For most users, keybase log send should suffice. This packages up some log files and sends them to Keybase admins. Log files may contain metadata (sizes, etc.) about your files, though file and directory names are obfuscated and cannot be inferred from the logs.

For the more curious, on macOS, the easiest way to access the KBFS logs is via [Console.app](https://en.wikipedia.org/wiki/Console_(OS_X)). On the left under FILES, it should be under ~/Library/Logs as keybase.kbfs.log. keybase.service.log may also be useful. You can then either copy and paste a portion of the displayed lines, or drag and drop the “keybase.kbfs.log” to attach the entire file, or right-click and select “Reveal in Finder” to find the actual file.

There are a number of special invisible KBFS files that either have debugging info or turns on and off KBFS settings. They all start with .kbfs_, and KBFS won’t let you create files with that prefix.

Since these files aren’t listed by default, you’ll need to use the terminal to access these.

From any folder, the following files are accessible:

  • .kbfs_error: contains a list of the last few errors and their stack traces.
  • .kbfs_metrics: contains a list of some metrics (mostly RPC-related).
  • .kbfs_profiles/: contains files representing Golang profiles.

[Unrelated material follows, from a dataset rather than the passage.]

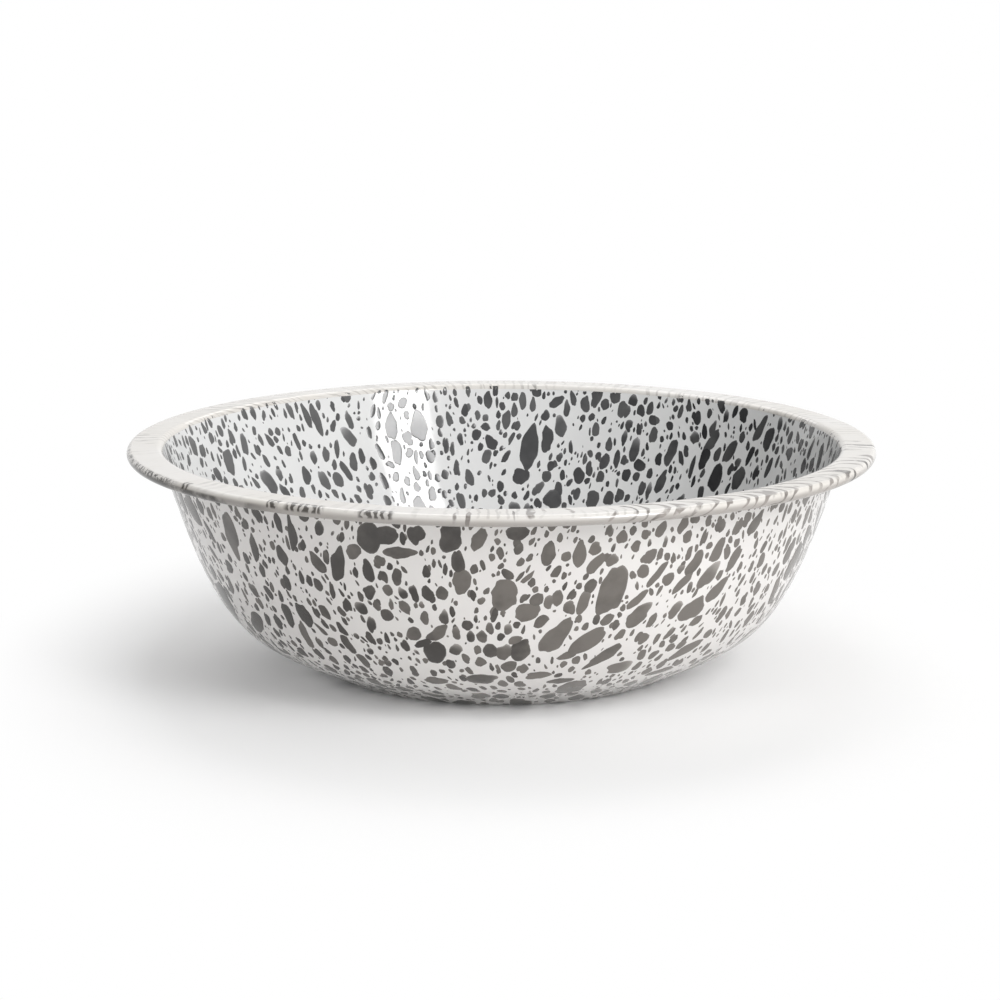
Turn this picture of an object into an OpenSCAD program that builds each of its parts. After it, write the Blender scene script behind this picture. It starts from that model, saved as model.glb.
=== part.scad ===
// Basin bowl pressed from one steel sheet, with a flat flange and a rolled rim, enamelled inside
// and out and splashed with grey drops. It stands on the XY plane with its axis on Z, and every
// size is in millimetres. The layers are built on one outline, so that neighbours meet face to face.

/* [Bowl] */
// Diameter over the finished rolled rim
rim_d = 340; // [310:5:370]
// Height from the table to the top of the finished flange
height = 104; // [94:2:116]
// Outer diameter of the flat ring that the bowl stands on
foot_d = 152; // [136:2:168]
// Width of that ring
foot_ring_w = 7; // [4:0.5:12]
// Width of the slope from the ring up into the recess of the bottom
foot_slope_w = 8; // [5:0.5:14]
// Depth of the recess pressed into the bottom
foot_recess = 0.8; // [0.3:0.1:1.6]
// Radius of the turn from the ring into the wall, on the outside
foot_bend = 12; // [8:0.5:18]

/* [Wall] */
// Slope of the wall, in degrees, where it leaves the foot
foot_angle = 27; // [20:1:34]
// Slope of the wall, in degrees, just below the flange
wall_angle = 73.4; // [68:0.2:80]

/* [Rim] */
// Width of the flange and bead together, from the wall's top outwards
flange_w = 14.8; // [11:0.2:20]
// Fall of the flange towards the bead, in degrees
flange_drop = 1.4; // [0:0.2:6]
// Radius of the turn from the wall into the flange, on the underside
rim_bend = 1.5; // [0.8:0.1:3]
// Diameter of the finished rolled bead
bead_d = 5; // [4.2:0.1:7]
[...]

From within a TLF the following additional files are also accessible:

  • .kbfs_status: lists some status info about the current TLF.
  • .kbfs_update_history: shows a JSON-formatted list of all the revisions for this TLF, including what operations were done when, and by which authorized TLF writer. This fetches all revisions from the server, and may be very slow for TLFs with long histories. It contains a lot of internal debugging information and may be hard to read by someone who's not a KBFS developer; making a friendlier version is future work.
  • .kbfs_fileinfo_XXX (where XXX is the name of a file or directory in that TLF subdirectory): shows some debugging information about the given file, including who last claimed to have written it (this is shown without explicit cryptographic verification -- verification is done at the TLF-level, not at the individual file level).